Strategi ini membuat omzet mereka naik hingga 30 persen. Sebelumnya, dalam sehari Nanik biasa mengirimkan tiga ton pisang mentah untuk area Jabodetabek. Setelah berekspansi, meningkat menjadi empat ton pisang mentah sehari. Pisang raja ia dapatkan dari berbagai penyuplai Lampung, Bogor hingga Cianjur.

Rencana mendatang

Pisang goreng madu Bu Nanik bukan cuma digila-gilai di Jakarta. Banyak juga peminat dari luar ibukota di mana kota Bandung yang terdepan.

Untuk sementara, Nanik masih belum berencana untuk membuka cabang di luar Jakarta. Ia ingin memusatkan produksi di satu tempat demi menjaga kualitas.

Sejauh ini, bahan-bahan dari pisang goreng madu harus diolah secara manual karena bahan bakunya merupakan dari pisang yang sangat matang. Bila salah langkah, kualitas dan rasanya yang akan dikorbankan.

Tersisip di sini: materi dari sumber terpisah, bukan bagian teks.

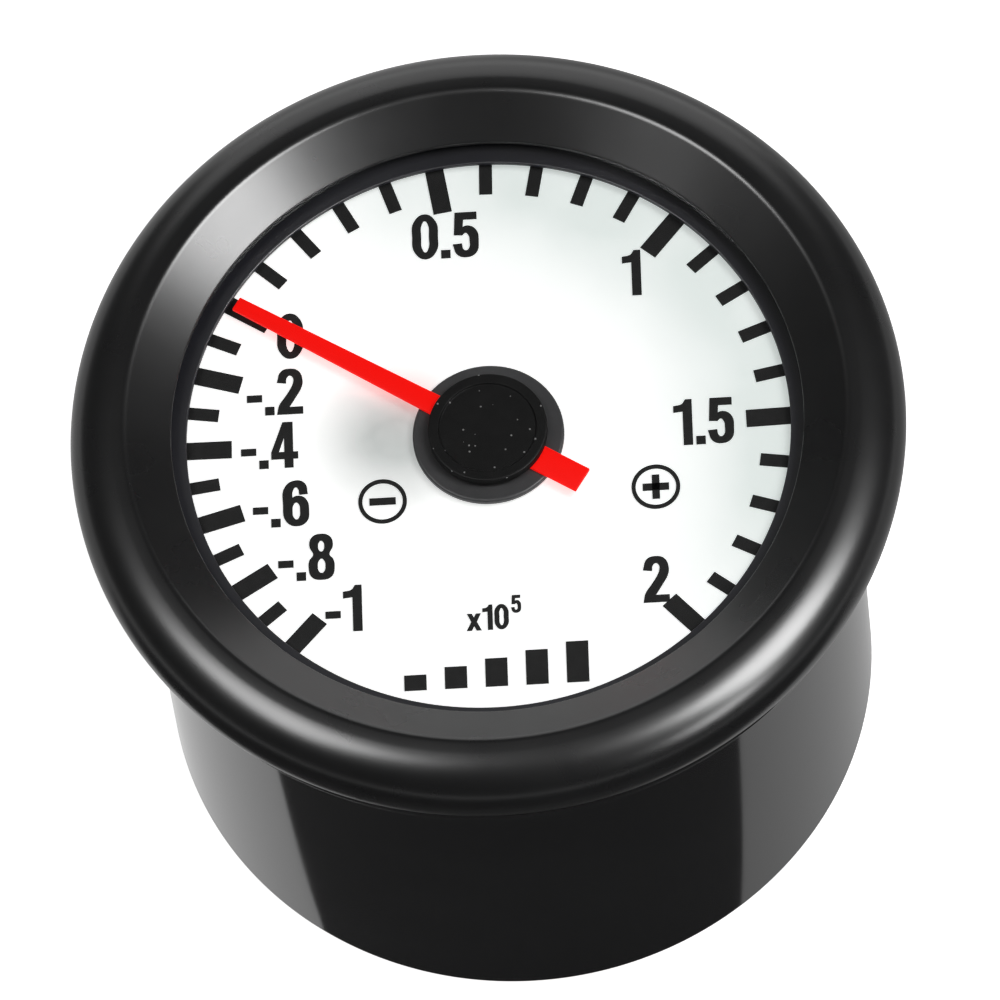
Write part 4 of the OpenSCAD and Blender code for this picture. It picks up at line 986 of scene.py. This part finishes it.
class GAUGE_OT_dial(bpy.types.Operator):
    """Gives the dial its white with painted glow and painted shade, and lays the scale marks on it"""

    bl_idname = "gauge.dial"
    bl_label = "Dial and Scale Marks"

    def execute(self, context):
        dress(["dial_plate"], dial_white())
        low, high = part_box("scale_marks")
        arcs = []
        for label, marks, turn_by, every, offset in (
                ("vacuum_arc", 11, VACUUM_STEP, 2, 0), ("pressure_arc", 20, PRESSURE_STEP, 5, 1)):
            arc = new_object(label, bpy.data.meshes.new(label))
            set_inputs(arc.modifiers.new("scale", "NODES"), scale_arc(), Marks=marks, First=math.radians(ZERO_TURN),
                       Turn=math.radians(turn_by), Long_Every=every, Offset=offset, Height=(low.z + high.z) / 2,
                       Thickness=high.z - low.z, Material=print_black())
            arcs.append(settle(arc))
        ride_for(joined("scale_print", arcs), "housing", "print_black", "scale_marks")
        return {"FINISHED"}


# Each figure: its width and its closed outlines, by the figure's height. A third value marks a corner.
FIGURES = {
    "0": (0.5, (((0.25, 1), (0.46, 0.84), (0.5, 0.5), (0.46, 0.16), (0.25, 0), (0.04, 0.16), (0, 0.5), (0.04, 0.84)),
                ((0.25, 0.885), (0.325, 0.8), (0.345, 0.5), (0.325, 0.2), (0.25, 0.115), (0.175, 0.2), (0.155, 0.5),
                 (0.175, 0.8)))),
    "1": (0.36, (((0.19, 0, 1), (0.35, 0, 1), (0.35, 1, 1), (0.24, 1, 1), (0.17, 0.9), (0, 0.86, 1), (0, 0.75, 1),
                  (0.19, 0.77, 1)),)),
    "2": (0.5, (((0, 0, 1), (0.5, 0, 1), (0.5, 0.125, 1), (0.2, 0.125, 1), (0.36, 0.38), (0.48, 0.6), (0.5, 0.76),
                 (0.42, 0.95), (0.26, 1), (0.09, 0.95), (0.01, 0.73, 1), (0.16, 0.71, 1), (0.18, 0.83), (0.26, 0.885),
                 (0.33, 0.83), (0.345, 0.74), (0.3, 0.59), (0.16, 0.36), (0.04, 0.18)),)),
    "4": (0.52, (((0.27, 0, 1), (0.42, 0, 1), (0.42, 0.2, 1), (0.52, 0.2, 1), (0.52, 0.32, 1), (0.42, 0.32, 1),
                  (0.42, 1, 1), (0.24, 1, 1), (0, 0.33, 1), (0, 0.2, 1), (0.27, 0.2, 1)),
                 ((0.27, 0.32, 1), (0.27, 0.78, 1), (0.115, 0.32, 1)))),
    "5": (0.5, (((0.05, 1, 1), (0.47, 1, 1), (0.47, 0.87, 1), (0.19, 0.87, 1), (0.175, 0.65, 1), (0.29, 0.69),
                 (0.45, 0.6), (0.5, 0.34), (0.44, 0.08), (0.25, 0), (0.08, 0.06), (0, 0.27, 1), (0.155, 0.28, 1),
                 (0.18, 0.16), (0.25, 0.115), (0.325, 0.17), (0.345, 0.34), (0.32, 0.5), (0.25, 0.565),
                 (0.17, 0.51, 1), (0.025, 0.52, 1)),)),
    "6": (0.5, (((0.48, 0.72, 1), (0.335, 0.71, 1), (0.31, 0.84), (0.25, 0.885), (0.185, 0.82), (0.16, 0.58, 1),
                 (0.2, 0.62), (0.29, 0.65), (0.44, 0.58), (0.5, 0.33), (0.45, 0.09), (0.26, 0), (0.06, 0.1),
                 (0, 0.48), (0.05, 0.88), (0.26, 1), (0.43, 0.93)),
                ((0.255, 0.54), (0.325, 0.48), (0.345, 0.33), (0.325, 0.17), (0.255, 0.11), (0.185, 0.17),
                 (0.16, 0.33), (0.185, 0.48)))),
    "8": (0.5, (((0.25, 1), (0.42, 0.94), (0.475, 0.76), (0.4, 0.54), (0.48, 0.42), (0.5, 0.27), (0.44, 0.06),
                 (0.25, 0), (0.06, 0.06), (0, 0.27), (0.02, 0.42), (0.1, 0.54), (0.025, 0.76), (0.08, 0.94)),
                ((0.25, 0.885), (0.31, 0.84), (0.33, 0.75), (0.31, 0.64), (0.25, 0.595), (0.19, 0.64), (0.17, 0.75),
                 (0.19, 0.84)),
                ((0.25, 0.48), (0.32, 0.42), (0.345, 0.29), (0.32, 0.16), (0.25, 0.11), (0.18, 0.16), (0.155, 0.29),
                 (0.18, 0.42)))),
    "x": (0.5, (((0, 0, 1), (0.15, 0, 1), (0.25, 0.21, 1), (0.35, 0, 1), (0.5, 0, 1), (0.335, 0.34, 1),
                 (0.48, 0.66, 1), (0.335, 0.66, 1), (0.25, 0.47, 1), (0.165, 0.66, 1), (0.02, 0.66, 1),
                 (0.165, 0.34, 1)),)),
    ".": (0.16, (((0, 0, 1), (0.16, 0, 1), (0.16, 0.15, 1), (0, 0.15, 1)),)),
    "-": (0.28, (((0, 0.31, 1), (0.28, 0.31, 1), (0.28, 0.43, 1), (0, 0.43, 1)),)),
}


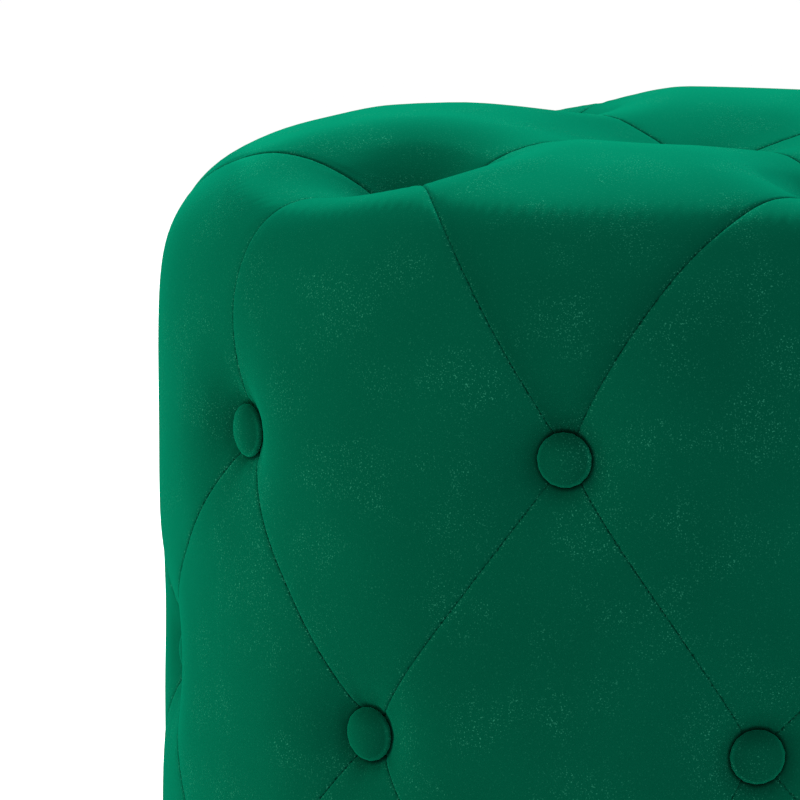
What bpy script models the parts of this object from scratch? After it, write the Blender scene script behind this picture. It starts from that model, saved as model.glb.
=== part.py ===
"""A round, deep-buttoned velvet footstool.

The cover is drawn down onto a filled drum by 29 covered buttons: three
staggered rows round the side, a ring of four on top and one in the middle.
A sewn seam runs from button to button, so the cover stands in four large
kites on the top, and in diamonds over the edge and down the side.

Metres, +Z up.  The origin is the middle of the underside, on the floor.  A
"shared" button of the upper row, where two seams from the top meet, lies at
-Y.
"""

import math

import bmesh
import bpy
import numpy as np
from mathutils import Matrix, Vector

# --- driving dimensions ------------------------------------------------------

HEIGHT = 0.4535         # floor to the top of the drum on which the seams run
SEAM_RADIUS = 0.2397    # radius of that drum
DOME_HEIGHT = 0.118     # how far down the side the rounded edge reaches
DOME_POWER = 4.15       # how square the rounded edge is: 2 is an ellipse

COLUMNS = 8             # buttons in each row of the side
ROW_1_DROP = 0.1225     # top of the drum to the upper row
ROW_STEP = 0.122        # from one row to the next
RING_RADIUS = 0.147     # the four buttons on the top

BUTTON_RADIUS = 0.0120
BUTTON_SKIRT = 0.0022   # straight rim of a button, under its dome
BUTTON_DOME = 0.0042
SEAT_RADIUS = 0.0145    # the flat spot in the cover on which a button sits
GAP = 0.0003            # between pieces that touch

BASE_RADIUS = 0.221     # the board under the drum
BASE_THICKNESS = 0.012
BASE_BEVEL = 0.0015
FOOT_ROUND = 0.014      # the drum's lower edge turns in to the board

# How far each kind of button draws the cover in, how far round it that
# reaches, how steep the pit is at the button (1 is a straight cone), and how
# much it is folded at the seams (0 is round, 1 is straight across a panel).
PITS = {
    "middle": dict(depth=0.0245, reach=0.120, power=1.7, fold=0.12),
    "ring": dict(depth=0.0325, reach=0.074, power=1.9, fold=0.12),
    "side": dict(depth=0.0130, reach=0.056, power=2.4, fold=0.25),
}
FOLD_START = 0.0150     # over this distance a pit turns from round to folded
WELL_DEPTH = 0.0026     # the cover's lip round a button, above its seat

# The buttons are tied off by hand: a few are some millimetres off their marks.
# The middle one is so far off in a direction; the others are degrees round and
# metres down, by row and column.  Row 0 is the ring on the top.
MIDDLE_SET = (math.radians(100.0), 0.009)
HAND_SET = {
    (0, 7): (2.0, 0.0),
    (1, 0): (0.8, -0.0023),
    (1, 7): (2.0, 0.0030),
    (2, 7): (0.0, 0.0030),
    (2, 0): (-1.0, 0.0014),
    (2, 6): (2.0, -0.0025),
    (1, 2): (-1.2, 0.0020),
    (1, 4): (0.7, -0.0015),
    (2, 3): (1.1, 0.0018),
    (3, 1): (0.9, -0.0020),
    (3, 5): (-0.8, 0.0015),
}

# How far each kind of panel stands proud of its seams.
CROWNS = {"kite": 0.0014, "shoulder": 0.0014, "diamond": 0.0008, "skirt": 0.0008}

# The seam from a ring button straight out over the edge lies in a valley, with
# a share of it a sharp crease and the rest a soft bed so wide, as shares of
# the panel.
VALLEY_DEPTH = 0.0025
VALLEY_CREASE = 0.3
VALLEY_WIDTH = 0.30

# The long seams of a kite bow out from the straight, on the flat pattern.  All
# the seams of the side lean a little the same way round.
KITE_BOW = 0.0072
SIDE_LEAN = 0.0025

SEAM_STEPS = 10         # mesh steps from button to button
PLEAT_STEPS = 6         # mesh steps from the lowest row down to the board
BUTTON_STEPS = 14       # mesh steps round a button

VELVET = (0.0, 0.145, 0.085)
BOARD_CLOTH = (0.012, 0.012, 0.013)

# --- worked out from them ----------------------------------------------------

PITCH = 2.0 * math.pi / COLUMNS
DOME_FOOT = HEIGHT - DOME_HEIGHT
DRUM_FOOT = BASE_THICKNESS + GAP
ROW_HEIGHTS = [HEIGHT - ROW_1_DROP - row * ROW_STEP for row in range(3)]
LEAN = SIDE_LEAN / SEAM_RADIUS


def drum_profile(samples=1500):
    """Half-section of the drum on which the seams run, from the middle of the
    top to the edge of the underside: radius and height against the distance
    along it.

    The dome is a superellipse, (r/R)^n + (z/b)^n = 1; then come the straight
    side and a quarter round at the foot.
    """
    turn = np.linspace(0.0, 0.5 * math.pi, samples)
    dome_r = SEAM_RADIUS * np.sin(turn) ** (2.0 / DOME_POWER)
    dome_z = DOME_FOOT + DOME_HEIGHT * np.cos(turn) ** (2.0 / DOME_POWER)
    side_z = np.linspace(DOME_FOOT, DRUM_FOOT + FOOT_ROUND, samples)[1:]
    side_r = np.full_like(side_z, SEAM_RADIUS)
    foot_r = SEAM_RADIUS - FOOT_ROUND * (1.0 - np.cos(turn[1:]))
    foot_z = DRUM_FOOT + FOOT_ROUND * (1.0 - np.sin(turn[1:]))
    radius = np.concatenate([dome_r, side_r, foot_r])
    height = np.concatenate([dome_z, side_z, foot_z])
    steps = np.hypot(np.diff(radius), np.diff(height))
    along = np.concatenate([[0.0], np.cumsum(steps)])
    return along, radius, height


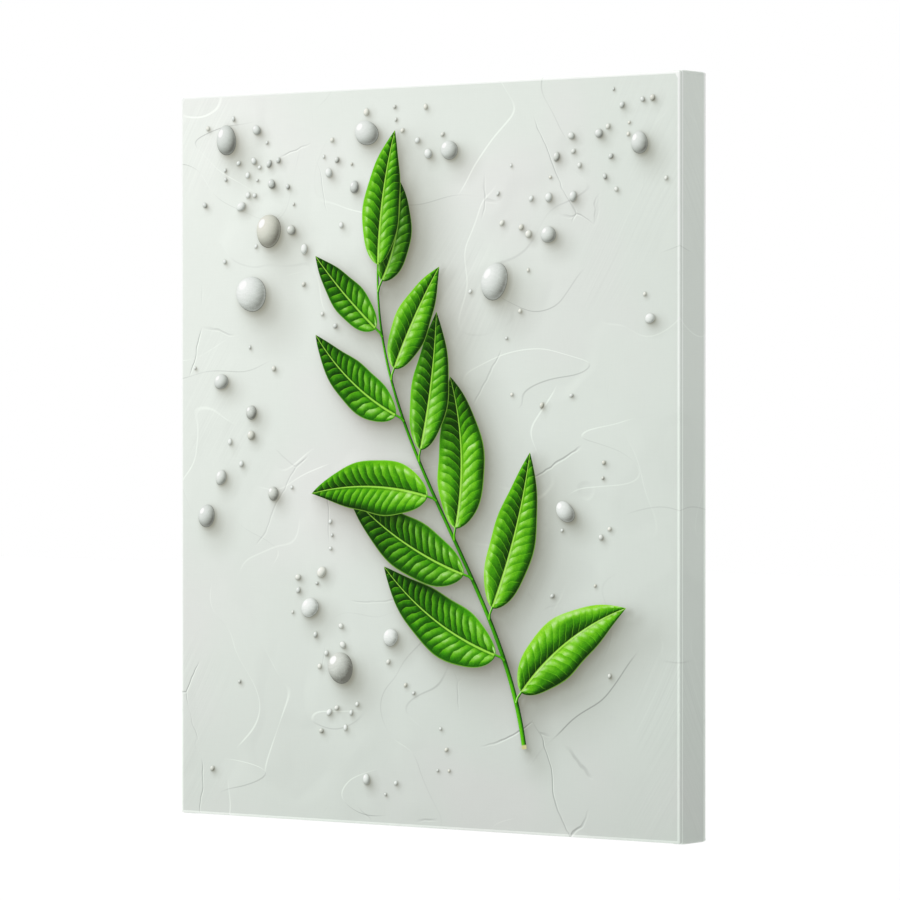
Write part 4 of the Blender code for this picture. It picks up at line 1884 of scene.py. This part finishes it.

"Handling-nya tidak bisa sembarangan," ujar Michelle.

Pelanggan yang berada di luar kota Jakarta dapat mendapatkan pisang goreng ikonik buatannya melalui layanan pengiriman yang tersedia.

"Paxel dan (layanan pesan antar) aplikasi (online) seperti perpanjangan tangan saya, tanpa saya harus membuka gerai (baru)," kata Nanik.

"Kalau ke luar negeri biasanya pakai jastip (jasa titip), sudah ada yang ke Singapura, Hong Kong dan Australia."

Namun bukan berarti ia sama sekali tidak tertarik menambah gerai baru.

"Mungkin kelak kalau sudah bisa ada yang frozen dan bisa digoreng kapan saja," Michelle menambahkan.